A newspaper cutting from September of 1858: just nine months later shows Octave living in Saint Pience about 50 miles from Dinan. The newspaper cutting relates to the sale of Octave’s assets: linen, drapery, travel trunks and other various items. A first indication maybe that things are not going well.
During that same month – on the 9th September 1858 – Letitia gives birth to George-Octave in a town called Dives-sur-Mer. This is not too far from Saint Pience (about 80 miles or so), but still a distance. The birth record says that both Letitia and Octave are from Tours (there is no mention of St. Pience) and that they are staying at the hotel “Le Guillame le Conquerer” when Letitia gives birth. Are they just passing through on the way to somewhere else? Perhaps to Letitia’s mother Boulogne, which is further up the coast.
The hotel still exists and appears to be quite an attraction.

The next record is Helene’s birth on the 30th August 1860, almost exactly two years after George-Octave’s birth. Helene is born in the small hamlet of Gressets some four miles from the Palace of Versailles. So, within those two years, they have moved and seem to be settled in the Paris area, but certainly her first few years of married life appear to have been unsettled.
In 1863, there is a newspaper report of Octave being charged with poaching in Honfleur, but gives his address as Neuilly-sur-Seine – which is what is now the heart of Paris – and having the job of horse trader.
This is in accord with Letitia’s affidavit which tells of them living in Paris and Versaille and Octave being a “seller of horses”. She also mentions a spell in Brussels, but I’m not sure when that was.
In July of 1868, we know that she and Octave are living in Neuilly, but that he then walks out on her and takes George-Octave with him.

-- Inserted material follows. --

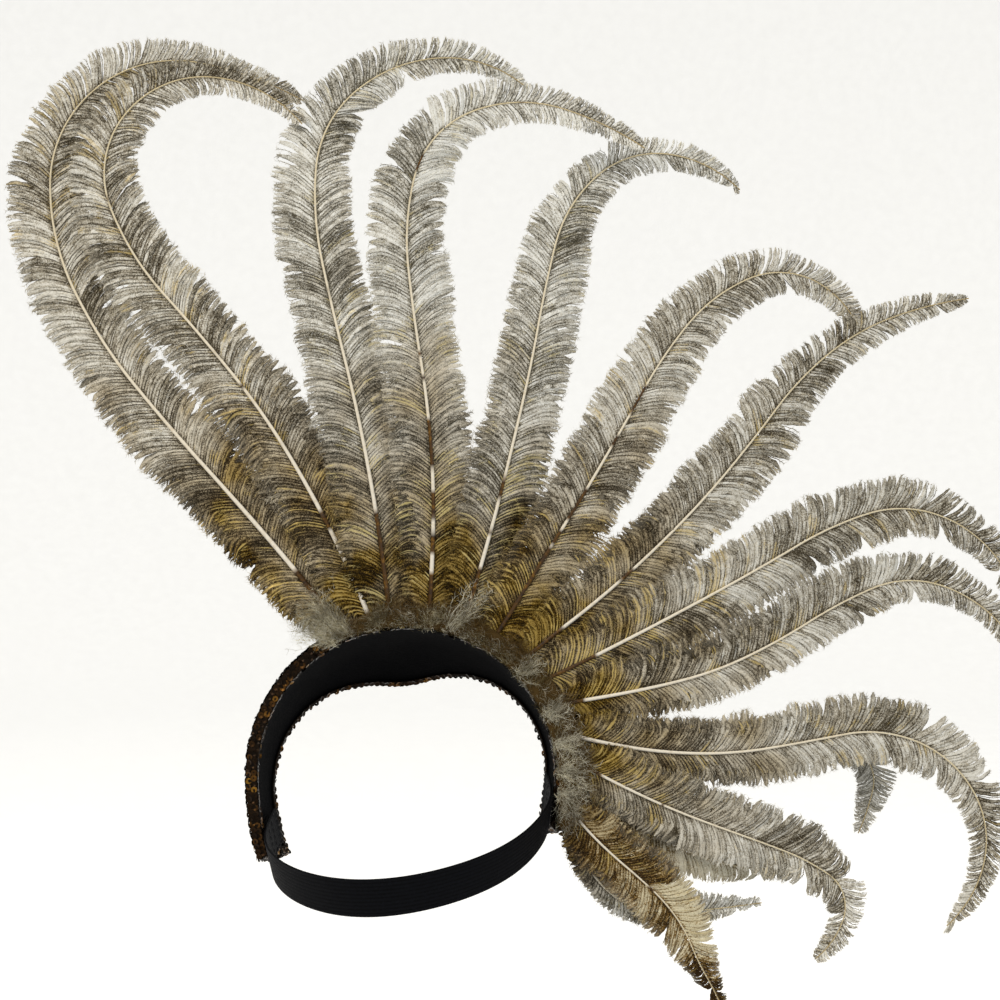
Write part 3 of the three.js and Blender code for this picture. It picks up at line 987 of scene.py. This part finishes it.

After that we know nothing more of his fate or that of his son.
It is interesting that the Letitia maintains the pretence (in most public documents at least) of Octave’s professional standing: referring to herself in her workhouse admission records nearly a decade later as the widow of a lawyer.
When Frederick marries some thirty years later, he gives his father’s name as Frederick Seiller and his profession as a solicitor.
There’s still a lot we don’t know about Octave Seiller: obviously a complex man. Let’s see what else I can dig up.